The Biden administration has announced plans to spend $1 billion in Infrastructure Investment and Jobs Act (IIJA) funds to accelerate cleanups and restoration at environmentally degraded sites in the Great Lakes region, which, officials say, will allow most of the key projects to be completed by 2030. 

In announcing the program on Feb. 17, the U.S. Environmental Protection Agency said the IIJA money—combined with other Great Lakes Restoration Initiative appropriations and aid from other sources—will enable it to complete work at 22 of the 25 remaining sites designated as areas of concern (AOCs) by 2030.

They include the Grand Calumet River in Indiana, the Cuyahoga River in Ohio and the Fox River in Wisconsin.

An independent commission in 1987 designated 31 AOCs within the U.S. and 12 in Canada. But cleaning them up moved at a glacial pace until the Great Lakes Restoration Initiative was established in 2010, and with it, more funding.

Since then, more progress on restoring the Great Lakes has been made, but it has still been slow, senior administration officials said during a Feb. 16 background call with reporters. 

“This level of progress would have been inconceivable just a few years ago," one official said. "Thanks to the bipartisan infrastructure law funding, we have the financial resources to make this a reality."

The White House says it hopes to be able to remove 16 of the sites from the list, bringing the total of delisted AOCs to 22 between now and 2030. 

The injection of additional funding will be particularly helpful at sites where extensive sediment remediation is needed, the officials said on the call.

EPA estimates the cost to complete all of the needed work at nearly $2 billion.

“Several of the big, complex areas of concern, like Milwaukee and Detroit, will cost over $100 million each,” one of the officials said.

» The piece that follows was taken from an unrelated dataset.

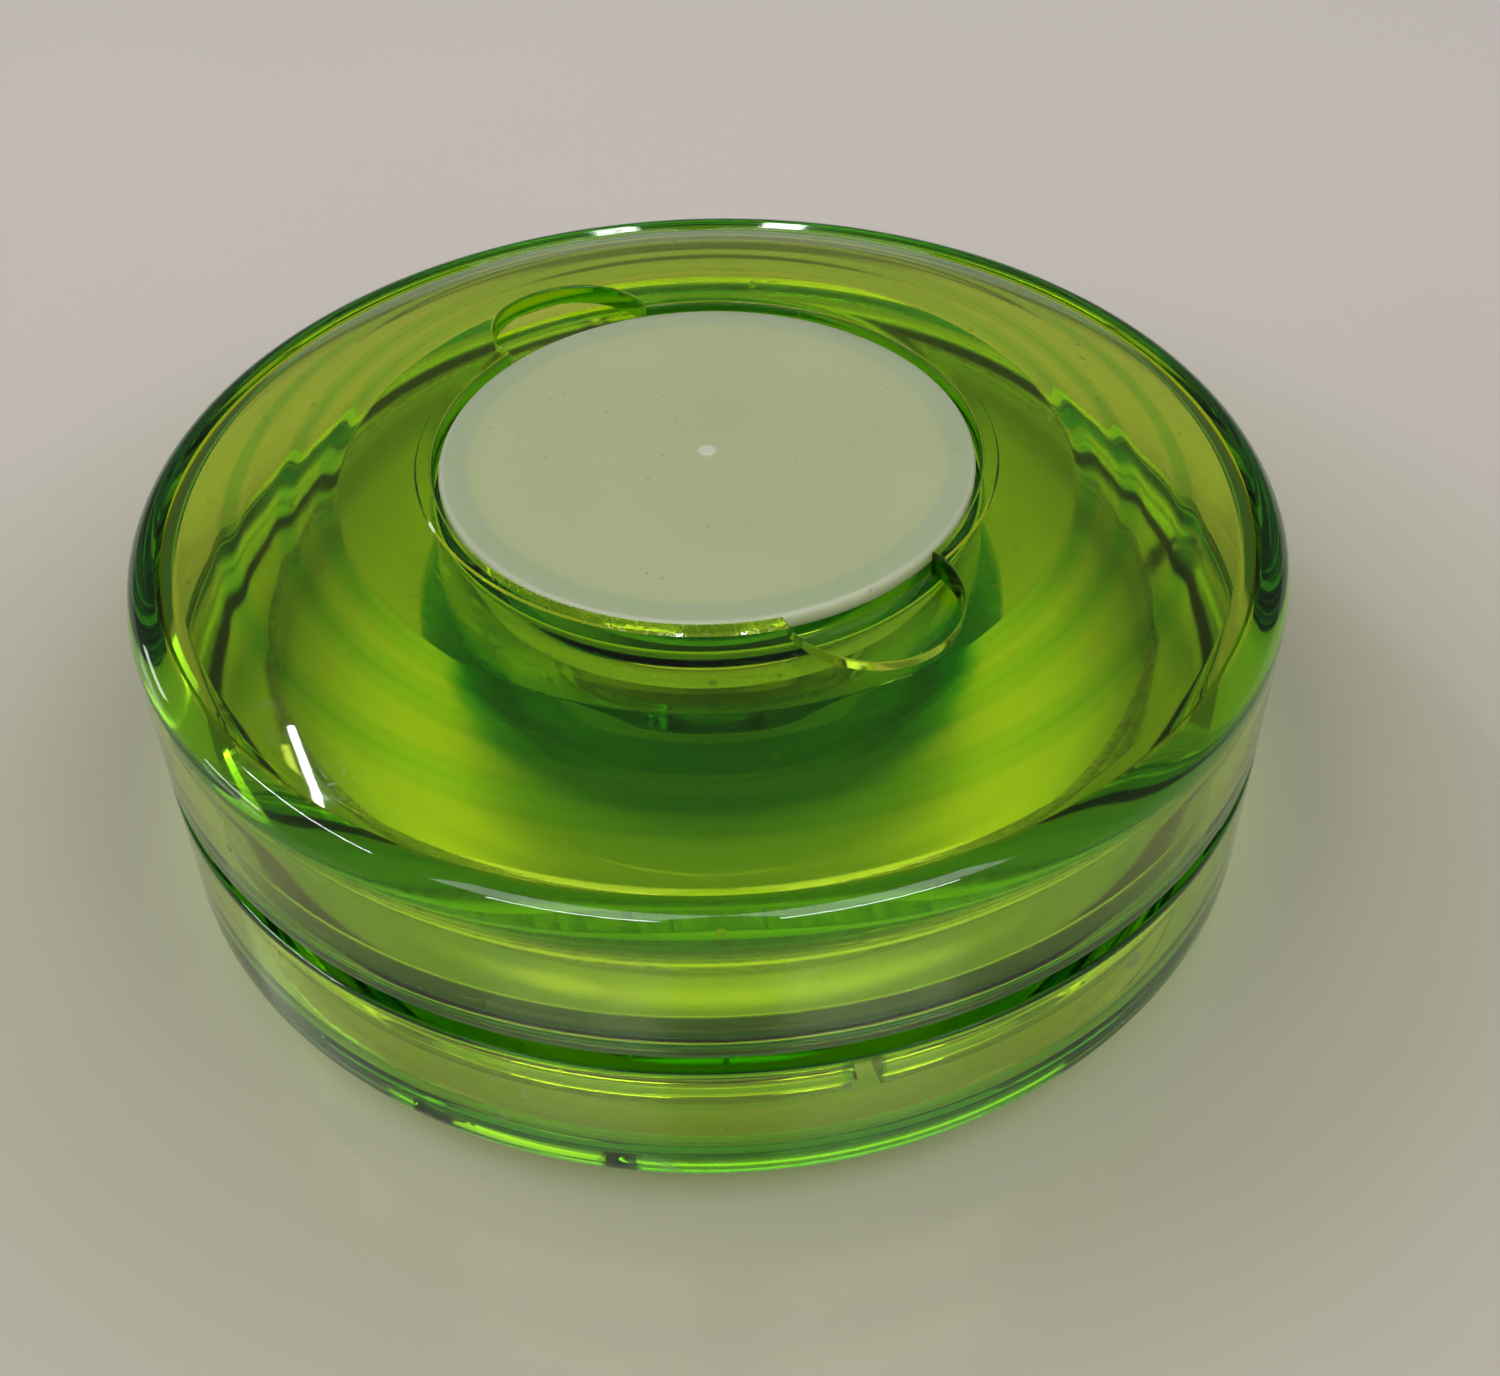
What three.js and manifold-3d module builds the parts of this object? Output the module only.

Moreover, after remediation is complete, monitoring to ensure that all of the criteria that are necessary to deem the site environmentally healthy are met must be done for a certain period of time before a site can be delisted. 

Targeting the Cuyahoga

AOCs along the Cuyahoga River, which helped to launch the environmental movement in the U.S. when it caught fire in the 1970s, are among the sites expected to be restored by 2030, according to EPA.

Two major contaminated sediment remediation projects on the Cuyahoga are in the design phase, and involve cleaning sediment contaminated with PCBs, pesticides, heavy metals, oil and grease, as well as Polycyclic aromatic hydrocarbons (PAHs). EPA and state and local agencies will share in the costs of those projects. Construction could begin at both projects as early as 2023, EPA says. 

How the Great Lakes Funding Flows

The Great Lakes Restoration Initiative funds are appropriated to EPA, when then provides funds to other federal agencies, including the Fish and Wildlife Service and Army Corps of Engineers.

Those agencies, and EPA itself, use the dollars to fund restoration projects. The agencies post notices of funding opportunities, including notices of competitive awards.

EPA and the other federal agencies can undertake projects themselves or fund projects that are overseen by states, localities, tribes, universities and nongovernmental organizations.